Change-of-Basis Pruning via Rotational Invariance
Alex Ning, Vainateya Rangaraju
TL;DR
The paper tackles the problem that structured pruning performance depends on the representation basis and proposes change-of-basis pruning CoB, enabled by Two-Subspace Radial Activations to maintain rotational invariance within two activation subspaces $\mathbb{R}^d = U \oplus V$.TSRAs allow orthogonal transforms to be merged into surrounding weights without extra parameters, providing a principled route to concentrate importance along selected axes. $\sigma(x) = f_U(|x_U|, |x_V|)x_U + f_V(|x_U|, |x_V|)x_V$ with $x = x_U + x_V$ preserves rotation within each subspace, and width saturation for TSRAs is upper-bounded by $\dim(S) \le 2(d_{i-1})$ without bias and $\dim(S) \le 2(d_{i-1}+1)$ with bias. $\text{TSRA}$ width-saturation therefore scales favorably for deep networks, enabling practical high-width architectures.A PCA-based change-of-basis is used to concentrate activation magnitude along principal components, and experiments on VGG-16 with CIFAR-10 show that CoB improves pruning robustness under both fixed-ratio and threshold-based pruning, extending the reliable pruning frontier from roughly 30% to about 70% pre-finetuning and achieving 90-96% compression with modest accuracy loss after finetuning.
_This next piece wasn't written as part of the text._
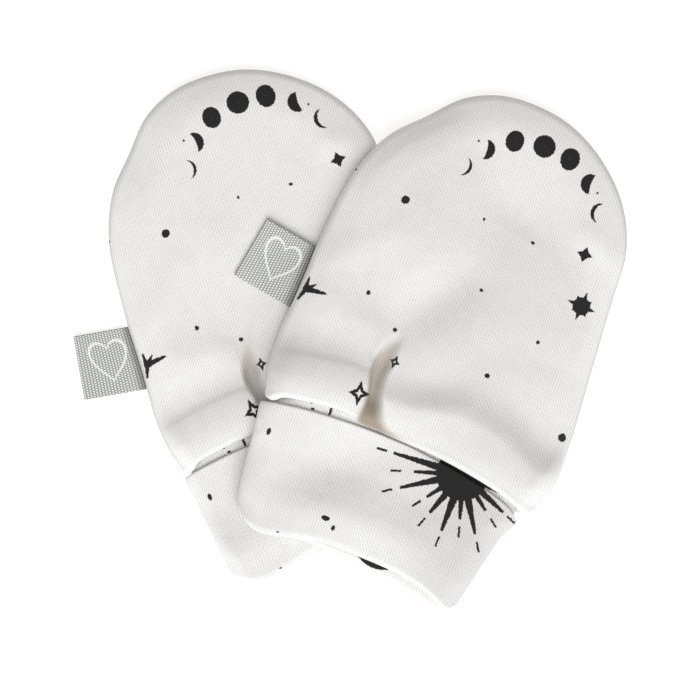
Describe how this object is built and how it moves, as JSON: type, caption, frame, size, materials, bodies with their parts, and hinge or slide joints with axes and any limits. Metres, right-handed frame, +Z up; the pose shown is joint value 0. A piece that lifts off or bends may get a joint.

The work demonstrates that rotationally invariant designs can enable principled CoB pruning and outlines avenues for broader activation families, initialization strategies, and alternative pruning schemes.
Abstract
Structured pruning removes entire neurons or channels, but its effectiveness depends on how importance is distributed across the representation space. Change-of-basis (CoB) pruning addresses this challenge by applying orthogonal linear transformations that concentrate importance within certain dimensions. However, many standard deep learning architectures are not inherently invariant to such transformations. To enable compatibility, we introduce two-subspace radial activations (TSRAs): an activation family that is invariant to orthogonal linear transformations applied independently within its two activation subspaces. This invariance allows CoB transformations to be merged into surrounding weights without incurring extra parameters. We position this work as a proof-of-concept that a rotationally invariant design may offer a principled approach towards change-of-basis pruning. We do not provide an analysis of multiple TSRA candidates nor do we explore weight initialization for any TSRAs. These limitations, combined with other necessary modifications we make to permit rotational invariance, result in a slight accuracy drop of $4.52\%$ compared to a ReLU-based control. However, using activation-magnitude importance, VGG-16 implementing our CoB+TSRA framework shows encouraging results on CIFAR-10. Under fixed-ratio structured pruning, CoB improves accuracy over a TSRA baseline at all pruning ratios and extends reliable pruning frontier from roughly $30\%$ to $70\%$ of parameters without post-prune fine tuning. Under threshold-based pruning strategies, CoB prunes $90-96\%$ of parameters while maintaining $1-6\%$ accuracy drop after fine-tuning. Together, these results indicate that rotationally invariant architectures may offer a promising path towards CoB pruning.